La realtà che lo circonda non cambia spesso, l’immaginazione tende a percorrere sempre le stesse strade, e il millesimo sogno a occhi aperti in cui esplora le galassie lo entusiasma più o meno come rifare il letto. Senza volerlo, Tito si distrae dalle sue distrazioni, si dimentica di stare vagando col pensiero e si ritrova ad ascoltare le maestre; per ingannare il tempo prende appunti, fa domande, si offre volontario per le interrogazioni; passa pomeriggi interi a studiare.
Alle maestre non interessa se Tito studia per passione o per noia: è sufficiente che lo faccia. Il robopreside si è congratulato con lui: “I tuoi risultati recenti”, gli ha detto, “sono alquanto una strabomba, se proseguirai su questa china non c’è rischio che tu – pluff!” – e ha mimato un pesce.
Sono contento per Tito, ma non sono sicuro che abbia risolto il suo problema di concentrazione; sembra piuttosto che ne abbia fatto una virtù e un talento: nessuno è bravo a distrarsi come lui. L’altro giorno, per esempio, ha seguito quattro ore di lezioni senza pensare ad altro, ma proprio quando si è accorto di esser stato così bravo ha cominciato a immaginare medaglie, coppe, monumenti in suo onore… La maestra gli ha fatto una domanda, e lui è rimasto lì col muso dello sbrachino. Un talento mica male!
[segue il Frasario per un uso corretto del gergo scolastico]

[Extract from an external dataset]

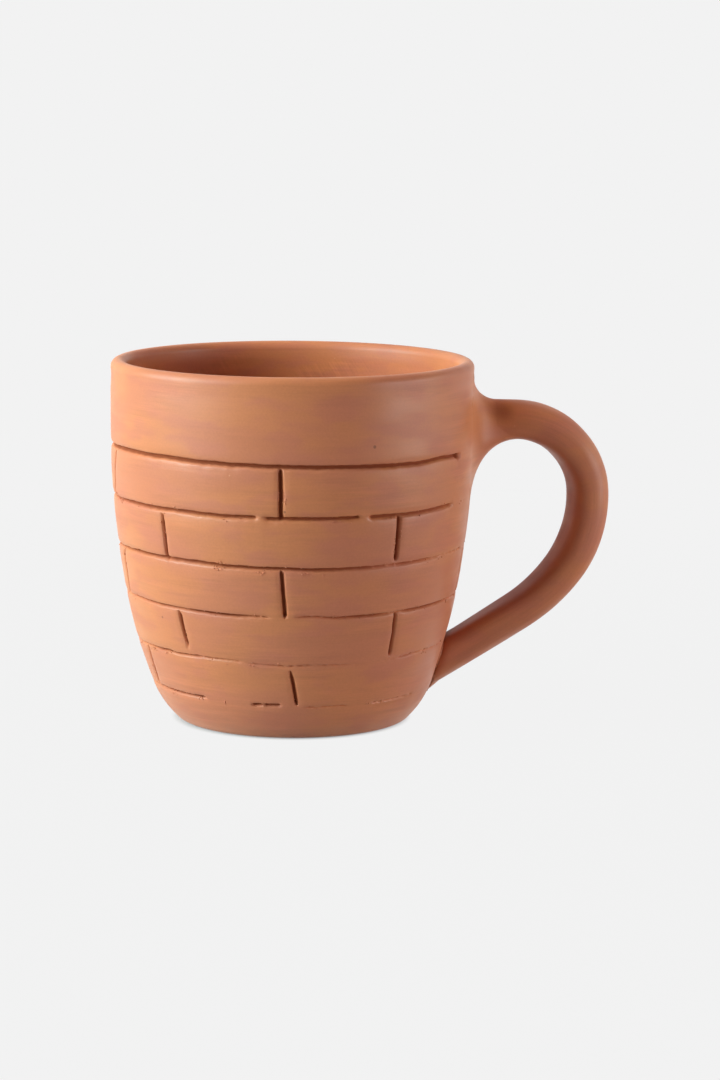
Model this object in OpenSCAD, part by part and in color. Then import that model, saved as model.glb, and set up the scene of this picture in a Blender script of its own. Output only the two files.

- Se non mi chiedi scusa, la nostra amicizia "schioffa" qui.
- A pallavolo sono uno "schioffo" senza rimedio, l’altro ieri mi sono impigliato nella rete.
- Il mio compagno di banco "ha fatto il pesce" così tante volte che ha già la barba.
- Nessuno sa bene a che pesce ci si riferisca, con l’espressione “fare il pesce”: un pesce di mare? Di fiume? Di lago? Non lo sanno nemmeno gli alunni che hanno fatto il pesce. Magari hanno fatto il pesce proprio perché non lo sapevano.
- Ogni scarrafone è "caromello" a mamma sua.
- A casa la trattano da "caromella" e lei si è convinta di essere più brava degli altri, poi non sa nemmeno calcolare a mente la radice quadrata di 34.583.098,94.
- Fai attenzione a guidare in modo così "sbrachino" o finirai per cadere con la bici nel fosso.
- Le persone "sbrachine" in alcuni casi sono molto creative, ma più spesso sono sbrachine e basta.
- Il giorno di Natale non era stata troppo contenta; col senno di poi, si accorse che quei regali erano proprio delle "strabombe".
- A voi non danno fastidio quelli che fanno sembrare tutto una "strabomba", anche le cose più normali del mondo?